By Saturday morning, 10 to 15 cm of new snow should accumulate on a variety of surfaces, including a melt-freeze crust on solar slopes and hard wind-affected surfaces or faceted snow and surface hoar on shady slopes. Strong southwesterly winds will certainly form deeper deposits on leeward slopes.

A weak layer of facets and a crust from early December is buried 60 to 150 cm deep on all aspects up to 1750 m. This layer has not produced recent avalanche activity or test results and is not currently a concern.

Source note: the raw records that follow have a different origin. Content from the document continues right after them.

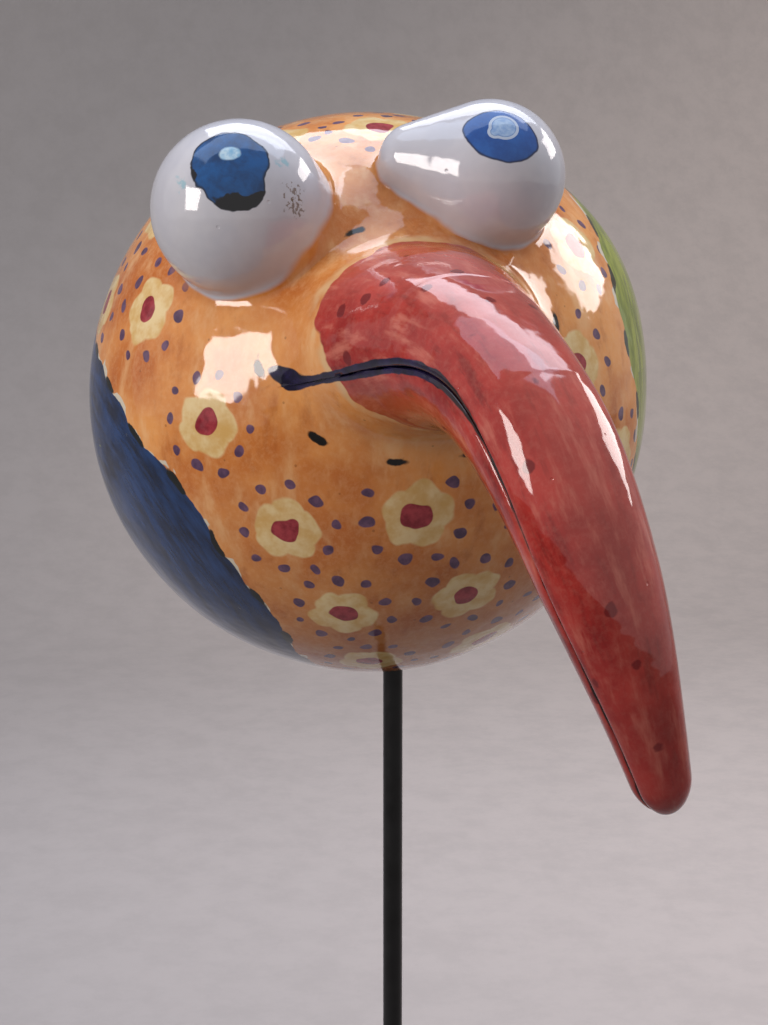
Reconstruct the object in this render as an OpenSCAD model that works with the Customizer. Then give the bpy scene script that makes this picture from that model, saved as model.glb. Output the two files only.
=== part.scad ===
// Glazed ceramic bird's head on a thin steel rod, for a pot or a flower bed.
// Row frame: the rod stands on the Z axis, the soil line is at zero and the face looks along -Y.
// The clay pieces are set out from the ball centre, in the head's own frame.

/* [Rod] */
// Diameter of the rod over its black coating
rod_d = 6; // [5:0.5:8]
// Length of the rod from its ground point to its top end
rod_length = 600; // [450:10:900]
// Depth to which the rod is pushed into the soil
soil_depth = 150; // [100:10:200]
// Length of the ground point
point_length = 14; // [8:1:24]
// Width of the blunt end of the ground point
point_flat = 1.2; // [0.6:0.2:2]
// Thickness of the coating, which stops at the end cap
coat = 0.2; // [0.1:0.05:0.4]

/* [End cap] */
// Length of bare rod inside the rubber cap
cap_grip = 14; // [8:1:20]
// Thickness of rubber over the rod's top end
cap_top = 2; // [1:0.5:4]
// Thickness of the cap's side wall
cap_wall = 1.3; // [0.8:0.1:2]
// Running clearance of the cap round the bare rod
cap_clearance = 0.05; // [0.02:0.01:0.1]

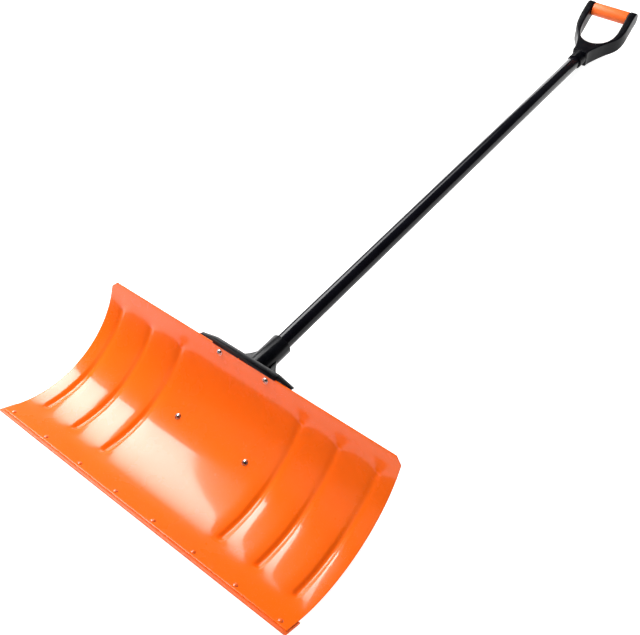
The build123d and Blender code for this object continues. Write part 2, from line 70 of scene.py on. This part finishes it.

Snow depth varies from 100 cm at highway elevations to over 200 cm in the alpine.

Weather Summary

Friday Night

Cloudy with easing flurries bringing about 5 cm of new snow. 40 to 60 km/h southwest ridgetop wind.

Saturday

Partly cloudy with new snow totals of 10 - 15 cm. 20 km/h south ridgetop wind. Treeline temperature -6 °C.

Sunday

Mainly cloudy with isolated flurries. 10 to 20 km/h south ridgetop wind. Treeline temperature -7 °C.

Monday

Cloudy with isolated flurries. 30 km/h southeast ridgetop wind. Treeline temperature -8 °C.

More details can be found in the Mountain Weather Forecast.

Terrain and Travel Advice

  • Dial back your terrain choices if you are seeing more than 20 cm of new snow.
  • Avoid freshly wind-loaded features, especially near ridge crests, rollovers, and in steep terrain.
  • Seek out sheltered terrain where new snow hasn't been affected by wind.

Problems

Wind Slabs

Wind Slab avalanches are the release of a cohesive layer of snow (a slab) formed by the wind. Wind typically transports snow from the upwind sides of terrain features and deposits snow on the downwind side. Wind slabs are often smooth and rounded and sometimes sound hollow, and can range from soft to hard. Wind slabs that form over a persistent weak layer (surface hoar, depth hoar, or near-surface facets) may be termed Persistent Slabs or may develop into Persistent Slabs.